Sherk sat in the armchair and took the notebook, looking at the page Jack held open with his thumb. “Hmm. Looks like Ariana added a postscript in your dad’s journal.”
“Can’t get much past you, Sherlock.” Jack plopped down on the bed. “What does it say?”
“Give me a minute.” After reading silently, Sherk looked up. “A little personal in some parts, Jack. You sure you want to tune in to all this?”
“How personal? Like graphic stuff?”
Sherk cleared his throat. “No, not descriptive, except some intense emotions about their—ah—relationship.”
Jack thought a moment. Did he want to dig into this? None of his business, but then, his old man was in his grave and Ariana’s mind wasn’t in the real world anyway. “I’m not sure, but I figure by now I’ve read about the war shit he saw, I should discover this too.”
Jack gazed at the window. Ghastly terrors his father described had fostered a previously-missing respect for the man. How could you not respect someone who had seen the things he’d seen, and then be forced to live with ceaseless nightmares for decades? But this—affection or whatever his father shared with another woman—this could change all that.
Chest pounding, he looked at Sherk, and words, like caution cast to the wind, escaped him. “Go ahead. Spit it out.”
He took a deep breath. “I’ll grab you a beer to help things along.” He retrieved another Pilsner from the mini-bar, popped the cap, and handed Sherk the bottle.
Sherk took a long drink. “The message will lose something in translation, but I’ll do what I can. Here goes.”
Jack willed himself to relax. If things got too sappy, he’d tell Sherk to stop. He took a gulp of beer and listened to a woman’s long-ago words.
“June 24, 1946,” Sherk began.
“Dearest John,
I am writing at the end of your diary because I want to always remember our time together.
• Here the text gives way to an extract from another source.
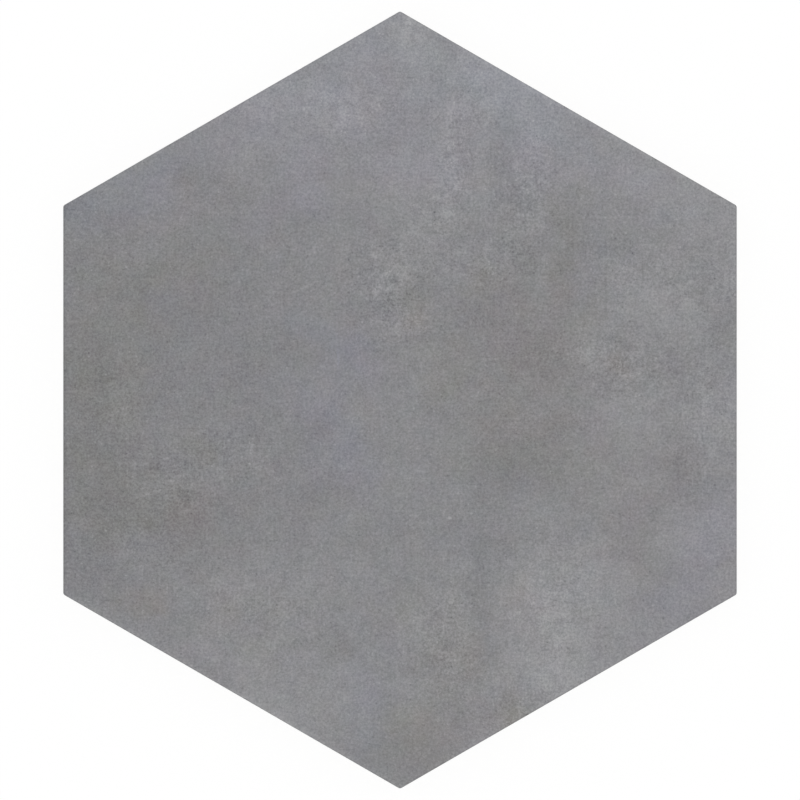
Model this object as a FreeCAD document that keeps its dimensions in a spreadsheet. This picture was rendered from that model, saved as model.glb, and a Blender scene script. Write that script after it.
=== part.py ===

I will keep this in a safe place, and no one will see it except me.
I have been so heartbroken since you left for America a week ago. Ah, how hard it is to understand my emotions and yours too. If only you were free. Then we could live our lives somewhere, I wouldn’t care where. Just as long as you were with me.
But we know you must stay with your wife, until the day might come for us to meet again. Your words of love will always be in my soul. I will cherish my time with you, especially when our love reached the most beautiful moments in the world these past few months. My whole being aches for you every night.
My h
eart is breaking, darling. I have never had such sorrow. I will always remember the special things, like finding the little Gasthaus in town where we snuck out at night to meet. We sat there drinking wine or beer at our little table by the back window as we held hands and listened to the song about always seeing each other when we looked at the moon. Bing Crosby sang it on the radio. You said the song was written just for us.
I was so happy when you and Bill got transferred to Munich last fall and we could have more time together because by then I was working at the hospital again with Renate. After a few months we didn’t hide our courtship, since other American soldiers were seeing German girls. You said the officials gave up on the no-fraternizing rule, and we were so much in love, we didn’t care.
You said my eyes were the color of the sky, and my skin was like peaches and cream. I remember I said, “Oh, John. That sounds so beautiful.” And you said, “Well, that’s what you are.” You were so tall and strong and handsome. I noticed your sharp blue eyes right away. I remember how afraid I was at first in the closet, but the way you looked at me, I was sure I was safe.
Ah, the memories we made. You sang the song about sitting under the apple tree to me. You said you were off-key, but I loved your deep voice. You tried to tell me what the songs meant, like our song about seeing each other even when we were apart. It was so romantic and sad. You said, “I’m no Bing Crosby, but here goes.” Then you’d sing, and I would get tears in my eyes.
You started to speak more German words, and I quickly learned many English words. I will go back to University and study more.
This diary will forever be with me, hidden where no one can see. And in the back, I am placing the picture Bill took of you and me by the river where we were on a picnic one day when it wasn’t raining. It will be safe within these pages to be cherished forever.”